Worksmith will be Australia’s first co-working space dedicated to the hospitality industry, with the idea being to provide a space where creative industry types can try out new ideas, work on projects, and bounce ideas off one another. To that end they’ve got spaces for hosting events, a fully equipped commercial kitchen and bar, meeting spaces, lockers and all the internet you can use to get your revolutionary unicorn tears amaro underway and into development.
The space is the idea of Michael Bascetta, formerly of Melbourne restaurant Attica and currently at Fitzroy’s Bar Liberty, and his childhood friend Roscoe Power. Bascetta says that it’s the next logical extension from his work on the hospitality forum, the Grow Assembly, which is a series of food and wine talks and big ideas (you can watch Alex Kratena’s Grow talk on why bartending is taught must change here).
“We’ve seen our [Grow Assembly] events bring together amazing talent, nurture friendships and provide a platform to inspire, learn and support one another within the industry,” says Bascetta. “Worksmith takes it one step further by putting those amazing values into practice, every day.”
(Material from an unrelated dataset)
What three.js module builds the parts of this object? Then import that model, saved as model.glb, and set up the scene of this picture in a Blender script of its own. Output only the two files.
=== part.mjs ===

Co-working spaces have taken off in recent years, and offer desks and WiFi and all the services you’d expect in a regular office, with the difference being that individuals can pay a simple membership fee to access those services — basically, they’re renting a desk rather than an entire office. But as tech startups and others have utilised these spaces, they’ve grown to become hotbeds of ideas and collaborations, and that’s something that Worksmith is looking to foster, too.
Though Worksmith will be Australia’s first hostility focused co-working space, the first in the world to open was Stuart Bale’s Crucible in London in August this year. There, bartenders and brand ambassadors pay a monthly membership fee — £69 a month for bartenders and £135 a month for ambassadors — to gain access to equipment like rotovaps, centrifuges and water baths and more so that they can work on their ideas. And because there are other like-minded people as members, there’s an increased opportunity to share ideas and learn from your peers.
Worksmith is still to release the pricing structure of their memberships, but they have opened the waiting list to join now. And to give you an idea of the quality of bartender they expect will be using the place, Bascetta says that Luke Whearty (he of Operation Dagger fame and who is set to open a new bar in Meboourne) has signed up as one of their founding members.